The GMP certification is given to those drug units, which maintain international safety and quality standards in production. Products of GMP certified companies are qualified to be sold at anywhere in the world.
This will be a shot in the arm for the ailing drug maker, which is of late showing signs of recovery. Even at present, say KSDP officials, the company has been receiving orders from abroad, but for want of GMP certification the company is not able to cater to their needs.
“GMP certification will help us market our products outside India. There has been demand from foreign countries, but we cannot entertain them in the absence of GMP certification. Now, we have become eligible and are ready to export medicines at reasonable rates,” said KSDP Chairman C B Chandrababu.
The company based in the coastal town of Alappuzha produces over 50 types of life-saving medicines in capsules, tablets, liquids and powder. Currently, bulk of its production goes to Kerala State Medical Service Corporation Ltd (KSMSCL), the lone supplier of medicines to the government-run hospitals and medical colleges. The rest is supplied to Andhra Pradesh, Telangana and Jan Aushadhi.
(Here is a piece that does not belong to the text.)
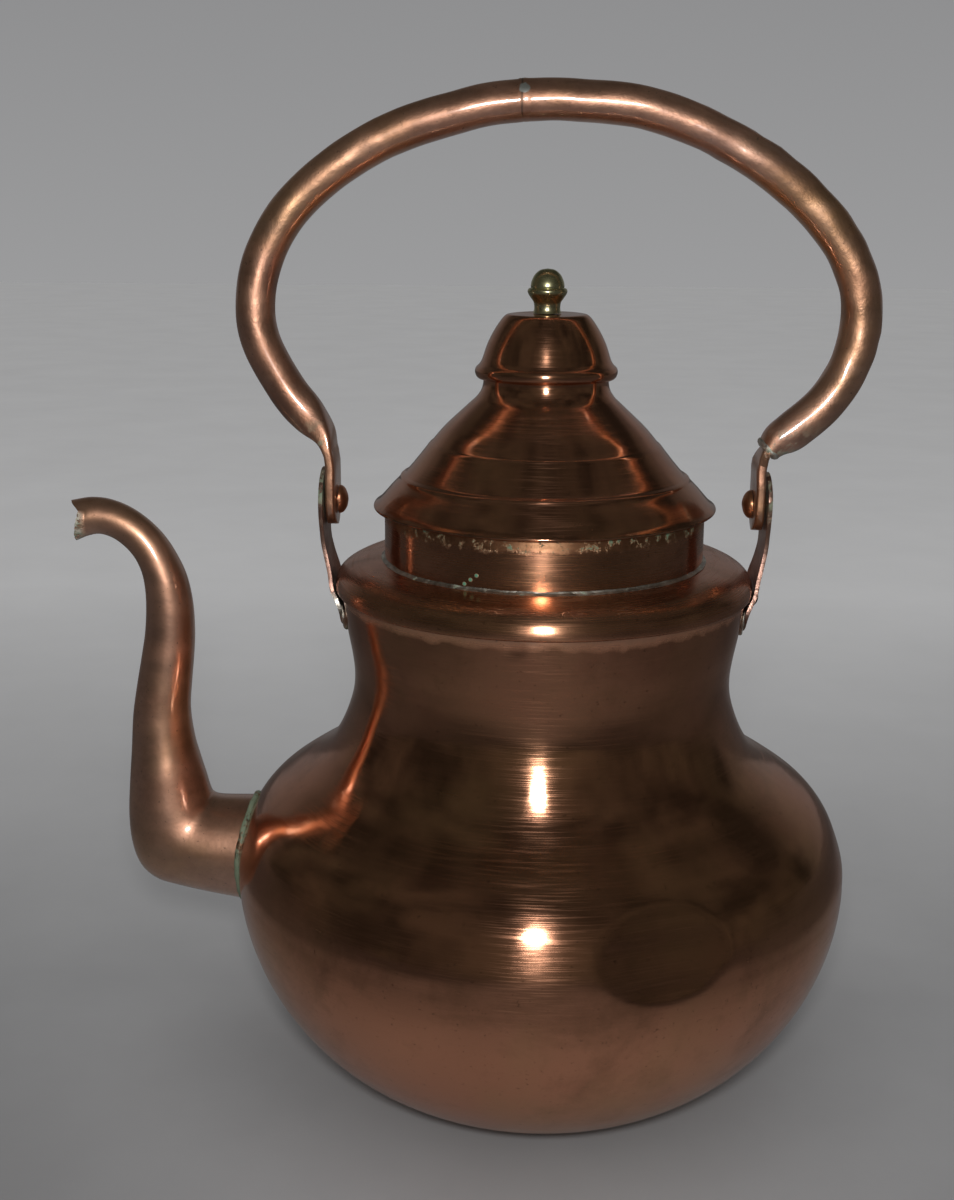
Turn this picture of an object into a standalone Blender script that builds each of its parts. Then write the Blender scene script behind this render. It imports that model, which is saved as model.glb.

The government has been taking various steps to nurse back the ailing firm to normal health. Recently it has pumped in Rs32 crore for completing various projects including a non-beta lactam and injection plants. The company’s main plant is undergoing modernization to augment capacity.
The company commissioned a dry powder injection unit last May at beta-lactam plant that was set up five years ago at a cost of Rs10.5 crore. The plant has capacity to produce 11 types of modern antibiotics adhering to international standards.
Once the non-beta lactam plant is commissioned, expectedly in a month or so, KSDP can produce medicines at low-cost for cancer and organ transplanted patients, which now government dispenses free to poor patients.
The government expects that in the current fiscal ending March 2018, the company would come out of the red. A recent statement issued by the office of the industries minister said that company made profit in the first six months of the current year. However, all efforts of businessbenchmark.news to crosscheck it did not succeed as company’s financial manager Abraham Thomas declined to disclose the half-yearly results. More shockingly, the public sector company has not displayed its financial details on its website.
In order to bail out the company from accumulated loss, the government is exploring the possibility of converting the government loan that it provided to the company. The government aims to make KSDP a Rs500-crore company employing 500-odd people in five years from now.